There's a broad range of options, suggested Cate.
"At one end might be special tax credits for investing in information security and research, direct funding for research, safe harbors to immunize companies that met certain industry standards from class-action and other lawsuits, and antitrust exemptions for developing collaborative programs," he told the E-Commerce Times.
"At the other end is direct regulation, federal enforcement of industry standards, more money for enforcement, and expanding the role of the Federal Trade Commission," said Cate.
There's some merit in appropriate regulation, in his view. "I suspect that some of the business dread of regulation is misplaced, and some of it ignores the many different forms of incentives that the administration might seek to create."

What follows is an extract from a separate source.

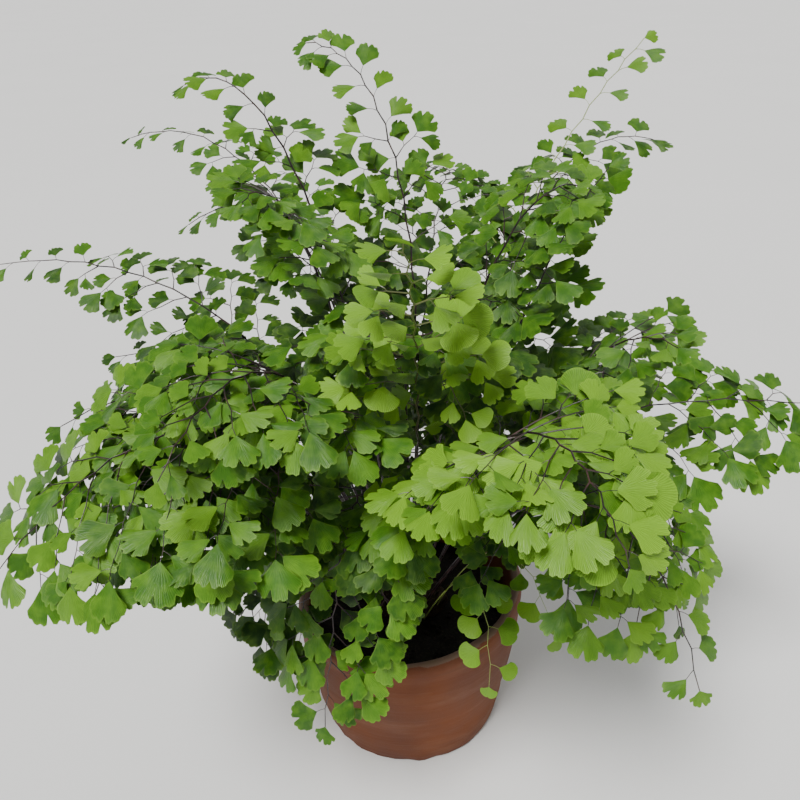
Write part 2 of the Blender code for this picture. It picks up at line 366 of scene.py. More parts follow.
@dataclass(frozen=True)
class LeafFinish:
    """The thin green tissue of a leaflet, with fanning veins: darker when old and where shade is painted,
    yellow-green when young and where light is painted.
    """

    name: str
    old: Colour = (0.008, 0.042, 0.0015, 1.0)
    grown: Colour = (0.058, 0.190, 0.0050, 1.0)
    fresh: Colour = (0.255, 0.515, 0.026, 1.0)
    margin: Colour = (0.330, 0.540, 0.070, 1.0)
    glow: Colour = (0.190, 0.480, 0.006, 1.0)
    light_through: float = 0.20

    def make(self) -> bpy.types.Material:
        """Build the material.

        Returns:
            The material, which reads a leaflet's UV map and its tone attribute.
        """
        material, tree, shader = new_material(self.name)
        tone = tree.add("ShaderNodeAttribute", attribute_name="tone").outputs["Fac"]
        place = tree.add("ShaderNodeUVMap").outputs["UV"]
        split = tree.add("ShaderNodeSeparateXYZ")
        tree.feed(split, Vector=place)
        across, out = split.outputs["X"], split.outputs["Y"]
        # The tone ramp: old leaflets and painted shade at its dark end, fresh leaflets and painted light at
        # its pale end.
        ramp = tree.add("ShaderNodeValToRGB")
        ramp.color_ramp.elements[0].color = self.old
        ramp.color_ramp.elements[1].color = self.fresh
        ramp.color_ramp.elements.new(0.5).color = self.grown
        tree.feed(ramp, Fac=tone)
        spread = tree.add("ShaderNodeMapping")
        tree.feed(spread, Vector=place, Scale=(40.0, 2.6, 1.0))
        streaks = tree.noise(spread.outputs["Vector"], 1.0, 2.0)
        veins = tree.add("ShaderNodeTexWave", bands_direction="X", wave_profile="SIN")
        tree.feed(veins, Vector=place, Scale=9.4, Distortion=1.8, Detail=2.0, Detail_Scale=1.4)
        relief = tree.blend(0.45, veins.outputs["Fac"], streaks)
        objects = tree.add("ShaderNodeTexCoord").outputs["Object"]
        patches = tree.noise(objects, 240.0, 2.0)
        veined = tree.blend(tree.span(relief, 0.30, 0.75, 0.0, 0.38), ramp.outputs["Color"], self.old)
        mottled = tree.blend(tree.span(patches, 0.4, 0.75, 0.0, 0.30), veined, self.fresh)
        rim = tree.span(out, 0.90, 1.0, 0.0, 0.24)
        side = tree.span(tree.sum("ABSOLUTE", tree.sum("SUBTRACT", across, 0.5), 0.0), 0.455, 0.5, 0.0, 0.28)
        edged = tree.blend(tree.sum("MAXIMUM", rim, side), mottled, self.margin)
        tree.feed(shader, Base_Color=edged, Roughness=0.40, Normal=tree.bump(relief, 0.00018, 0.62))
        shader.inputs["Specular IOR Level"].default_value = 0.36
        through = tree.add("ShaderNodeBsdfTranslucent")
        tree.feed(through, Color=tree.blend(0.55, edged, self.glow))
        both = tree.add("ShaderNodeMixShader")
        both.inputs[0].default_value = self.light_through
        tree.put(both.inputs[1], shader.outputs[0])
        tree.put(both.inputs[2], through.outputs[0])
        tree.put(tree.tree.nodes["Material Output"].inputs["Surface"], both.outputs[0])
        return material


@dataclass(frozen=True)
class StalkFinish:
    """The hard polished skin of a stalk: nearly black with a purple cast, pale green where it is young."""

    name: str
    colour: Colour = (0.016, 0.008, 0.010, 1.0)
    worn: Colour = (0.065, 0.030, 0.026, 1.0)
    young: Colour = (0.260, 0.340, 0.070, 1.0)

    def make(self) -> bpy.types.Material:
        """Build the material.

        Returns:
            The material.
        """
        material, tree, shader = new_material(self.name)
        objects = tree.add("ShaderNodeTexCoord").outputs["Object"]
        bands = tree.noise(objects, 160.0, 2.0)
        colour = tree.blend(tree.span(bands, 0.45, 0.75), self.colour, self.worn)
        green = tree.add("ShaderNodeAttribute", attribute_name="green").outputs["Fac"]
        colour = tree.blend(green, colour, self.young)
        tree.feed(shader, Base_Color=colour, Roughness=tree.span(bands, 0.3, 0.8, 0.26, 0.5))
        return material


@dataclass(frozen=True)
class ClayFinish:
    """Damp unglazed red clay, with throwing lines, dry patches, dust on the rim and a painted shadow below
    the lip.
    """

    name: str
    clay: Colour = (0.176, 0.053, 0.017, 1.0)
    wet: Colour = (0.100, 0.031, 0.014, 1.0)
    dry: Colour = (0.230, 0.112, 0.064, 1.0)
    dust: Colour = (0.165, 0.110, 0.080, 1.0)
    lip_shadow_colour: Colour = (0.040, 0.020, 0.013, 1.0)

    def make(self, grit: bpy.types.NodeTree) -> bpy.types.Material:
        """Build the material.

        Args:
            grit: The shared grit effect.

        Returns:
            The material.
        """
        material, tree, shader = new_material(self.name)
        objects = tree.add("ShaderNodeTexCoord").outputs["Object"]
        fine = tree.add("ShaderNodeGroup", node_tree=grit)
        tree.feed(fine, Vector=objects, Grit_Scale=1500.0, Patch_Scale=26.0)
        flat = tree.add("ShaderNodeMapping")
        tree.feed(flat, Vector=objects, Scale=(14.0, 14.0, 380.0))
        lines = tree.noise(flat.outputs["Vector"], 1.0, 3.0)
        smears = tree.add("ShaderNodeMapping")
        tree.feed(smears, Vector=objects, Scale=(22.0, 22.0, 60.0))
        smear = tree.noise(smears.outputs["Vector"], 1.0, 4.0)
        colour = tree.blend(tree.span(fine.outputs["Patches"], 0.30, 0.70), self.wet, self.clay)
        colour = tree.blend(tree.span(smear, 0.54, 0.80, 0.0, 0.55), colour, self.dry)
        colour = tree.blend(tree.span(lines, 0.50, 0.80, 0.0, 0.22), colour, self.wet)
        colour = tree.blend(tree.span(fine.outputs["Grit"], 0.55, 0.80, 0.0, 0.20), colour, self.dry)
        marks = tree.add("ShaderNodeAttribute", attribute_name="dusty").outputs["Fac"]
        ragged = tree.sum("ADD", marks, tree.span(smear, 0.3, 0.7, -0.30, 0.20))
        ragged = tree.sum("ADD", ragged, tree.span(fine.outputs["Grit"], 0.3, 0.7, -0.12, 0.12))
        colour = tree.blend(tree.span(ragged, 0.35, 0.75, 0.0, 0.85), colour, self.dust)
        # Painted shadow: a ragged dark strip on the outside just under the lip, strongest towards the right.
        lip_shadow_mark = tree.add("ShaderNodeAttribute", attribute_name="lip_shadow").outputs["Fac"]
        lip_shadow_share = tree.sum("ADD", lip_shadow_mark, tree.span(smear, 0.3, 0.7, -0.35, 0.20))
        colour = tree.blend(tree.span(lip_shadow_share, 0.2, 0.8, 0.0, 0.7), colour, self.lip_shadow_colour)
        height = tree.sum("ADD", tree.sum("MULTIPLY", fine.outputs["Grit"], 0.30), lines)
        roughness = tree.span(fine.outputs["Patches"], 0.3, 0.7, 0.62, 0.85)
        tree.feed(shader, Base_Color=colour, Roughness=roughness)
        tree.feed(shader, Normal=tree.bump(height, 0.00040, 0.8))
        shader.inputs["Specular IOR Level"].default_value = 0.3
        return material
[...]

The outlook for Congressional approval of a major cybersecurity package is cloudy. On the optimistic side, the Senate is pretty supportive of the administration, noted MacCarthy. Sen. Joe Lieberman, I-Conn., and Sen. Susan Collins, R-Maine, have endorsed the Obama approach.
However, enactment by the House of Representatives is less certain.
Although his group is pressing for passage -- even going so far as to visit lawmakers on Capitol Hill -- Clinton noted that the substance of the legislation is the priority.
"This is a very complex issue, especially with increasingly sophisticated capabilities by those threatening security," he observed. "We'd rather get it right than get it quick."